A Conservative MSP has accused the Scottish Government of abandoning its pledge to cut the number of people prescribed “happy pills”.
Tory Margaret Mitchell said the numbers are “out of control” after it was revealed the cost of prescribing anti-depressants in Scotland had risen by £10 million last year.
A report from the Information Services Division of the NHS in Scotland shows almost 5.5 million medications were dispensed in 2013/14 - 275,000 more than the previous year.
Mrs Mitchell has urged ministers to think again. She said: “The SNP made a definite promise in 2007 to cut the rise in anti-depressants handed out in Scotland. But since then it’s spiralled out of control.
“This is not only an incredible burden on the taxpayer but also raises concerns about the many patients for whom a pill is not the best alternative.”
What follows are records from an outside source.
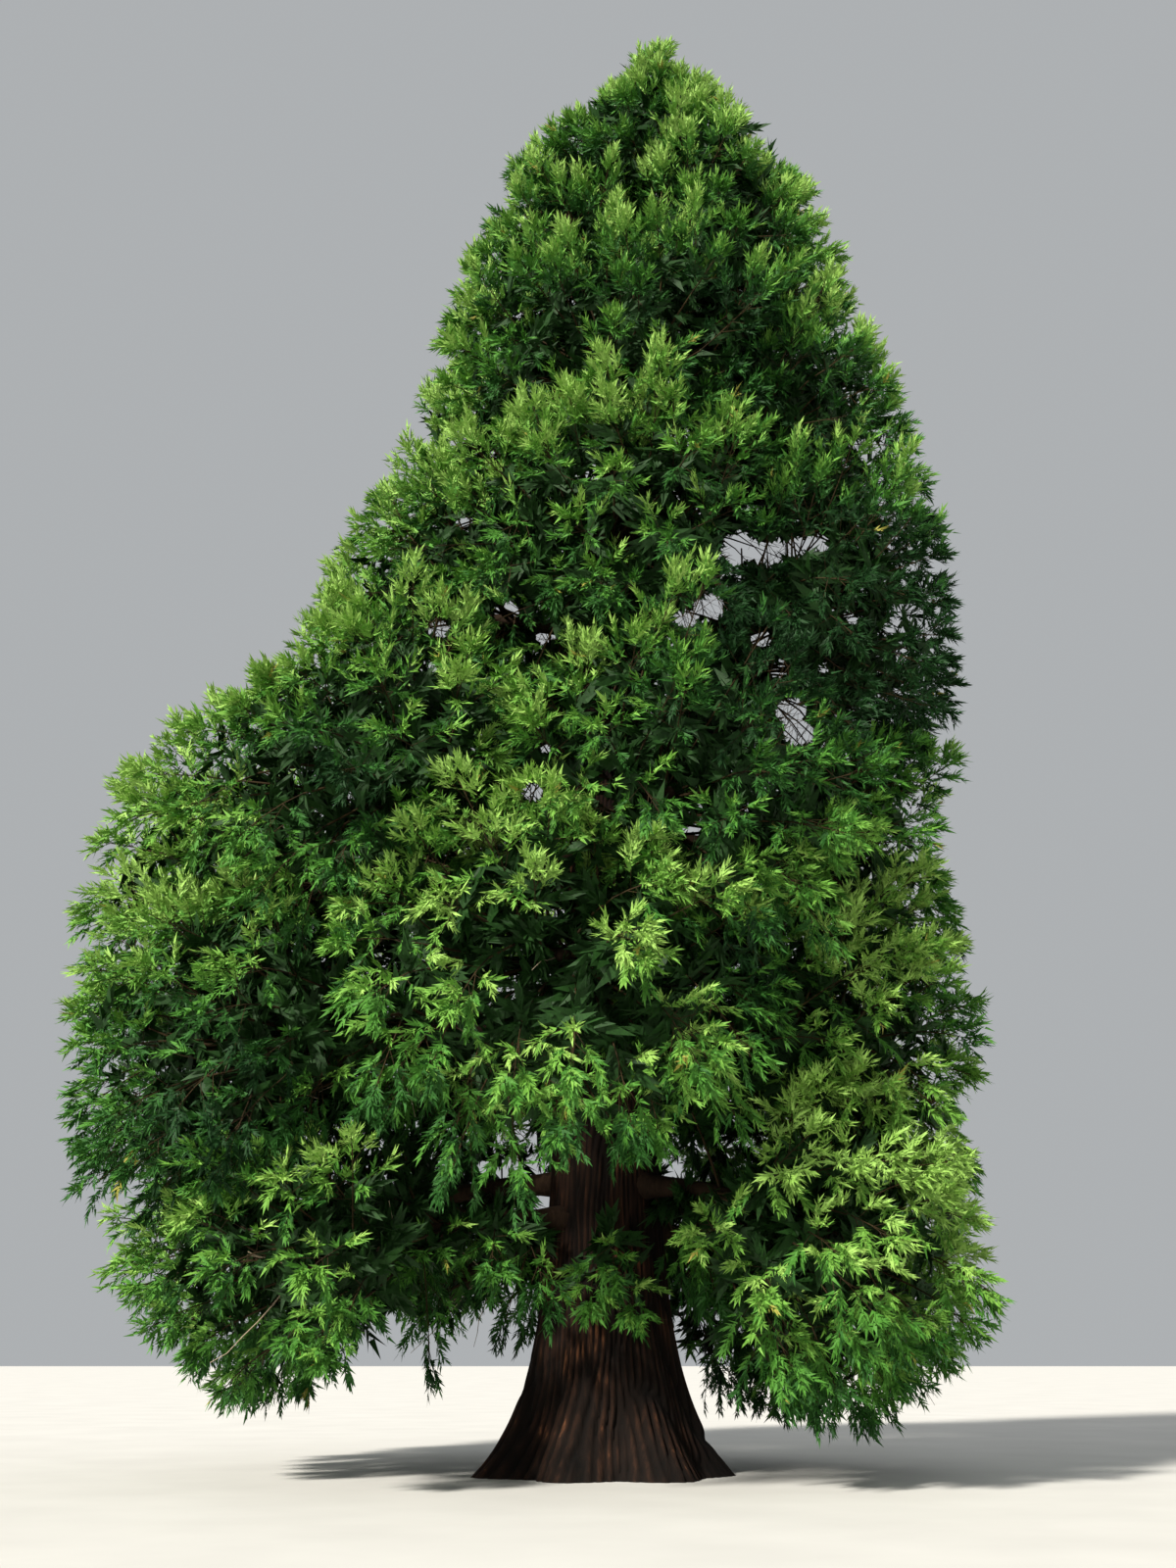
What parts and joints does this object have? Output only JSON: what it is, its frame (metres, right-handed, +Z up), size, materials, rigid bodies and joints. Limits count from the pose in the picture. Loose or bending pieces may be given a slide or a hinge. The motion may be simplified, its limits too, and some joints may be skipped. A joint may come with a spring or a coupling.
{
  "type": "giant sequoia tree",
  "caption": "Mature evergreen conifer with a fluted, flared reddish trunk and dense scale-leaved foliage in billowing masses, forming a broad leaning cone clothed almost to the ground.",
  "frame": {"origin": "middle of the flat cut under the trunk, at ground level", "axes": "+Z up along the tree; -Y is the front that the picture shows; the top leans towards +X"},
  "size_m": [15.8865, 15.4898, 27],
  "materials": {
    "trunk_bark": "deeply ridged fibrous bark, reddish brown",
    "bough_bark": "rough grey-brown bark",
    "foliage": "matt mid-green scale leaves on fine twigs"
  },
  "bodies": {
    "root": {"trunk": "trunk_bark", "skirt_bough_1": "bough_bark", "skirt_mass_1": "foliage", "skirt_bough_2": "bough_bark", "skirt_mass_2": "foliage", "skirt_bough_3": "bough_bark", "skirt_mass_3": "foliage", "skirt_bough_4": "bough_bark", "skirt_mass_4": "foliage", "skirt_bough_5": "bough_bark", "skirt_mass_5": "foliage", "skirt_bough_6": "bough_bark", "skirt_mass_6": "foliage", "low_bough_1": "bough_bark", "low_mass_1": "foliage", "low_bough_2": "bough_bark", "low_mass_2": "foliage", "low_bough_3": "bough_bark", "low_mass_3": "foliage", "low_bough_4": "bough_bark", "low_mass_4": "foliage", "low_bough_5": "bough_bark", "low_mass_5": "foliage", "low_bough_6": "bough_bark", "low_mass_6": "foliage", "broad_bough_1": "bough_bark", "broad_mass_1": "foliage", "broad_bough_2": "bough_bark", "broad_mass_2": "foliage", "broad_bough_3": "bough_bark", "broad_mass_3": "foliage", "broad_bough_4": "bough_bark", "broad_mass_4": "foliage", "broad_bough_5": "bough_bark", "broad_mass_5": "foliage", "broad_bough_6": "bough_bark", "broad_mass_6": "foliage", "middle_bough_1": "bough_bark", "middle_mass_1": "foliage", "middle_bough_2": "bough_bark", "middle_mass_2": "foliage", "middle_bough_3": "bough_bark", "middle_mass_3": "foliage", "middle_bough_4": "bough_bark", "middle_mass_4": "foliage", "middle_bough_5": "bough_bark", "middle_mass_5": "foliage", "upper_mass_1": "foliage", "upper_mass_2": "foliage", "upper_mass_3": "foliage", "upper_mass_4": "foliage", "high_mass_1": "foliage", "high_mass_2": "foliage", "high_mass_3": "foliage", "high_mass_4": "foliage", "crown_top_mass_1": "foliage", "crown_top_mass_2": "foliage", "crown_top_mass_3": "foliage", "leader_mass": "foliage"}
  },
  "joints": []
}
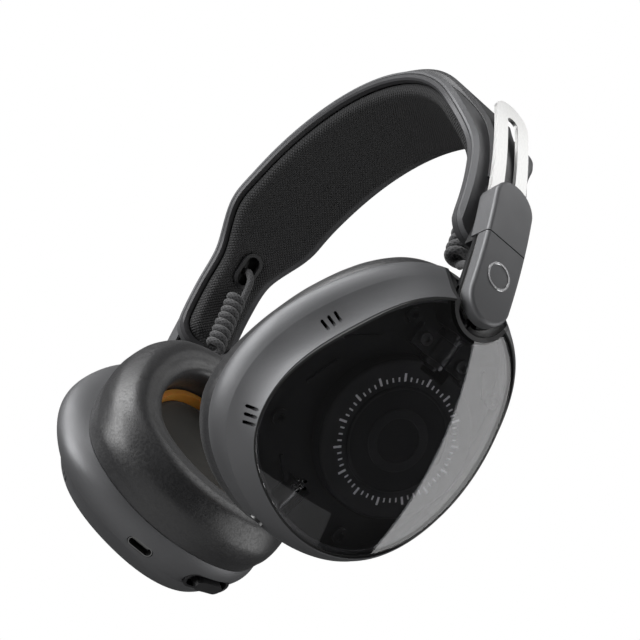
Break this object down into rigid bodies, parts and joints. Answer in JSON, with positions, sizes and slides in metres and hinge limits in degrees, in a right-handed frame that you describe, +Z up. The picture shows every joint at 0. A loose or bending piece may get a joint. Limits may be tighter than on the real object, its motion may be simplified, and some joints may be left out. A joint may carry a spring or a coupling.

However, public health minister and Falkirk MSP Michael Matheson said doctors should continue to prescribe anti-depressants as they see fit as well as consider “social” remedies.
He said: “Anti-depressants are a legitimate form of treatment for an illness, as insulin is used to treat diabetes. If GPs feel anti-depressants are required, they should prescribe them.
“GPs tell us an increasing number of patients are presenting with depression, but they are being encouraged to give social prescriptions.
“This might mean prescribing an activity like walking or gardening which we know can help with mental health issues.
“In Falkirk, I know Falkirk District Association for Mental Health is linking up with GP practices to support social prescriptions as options.”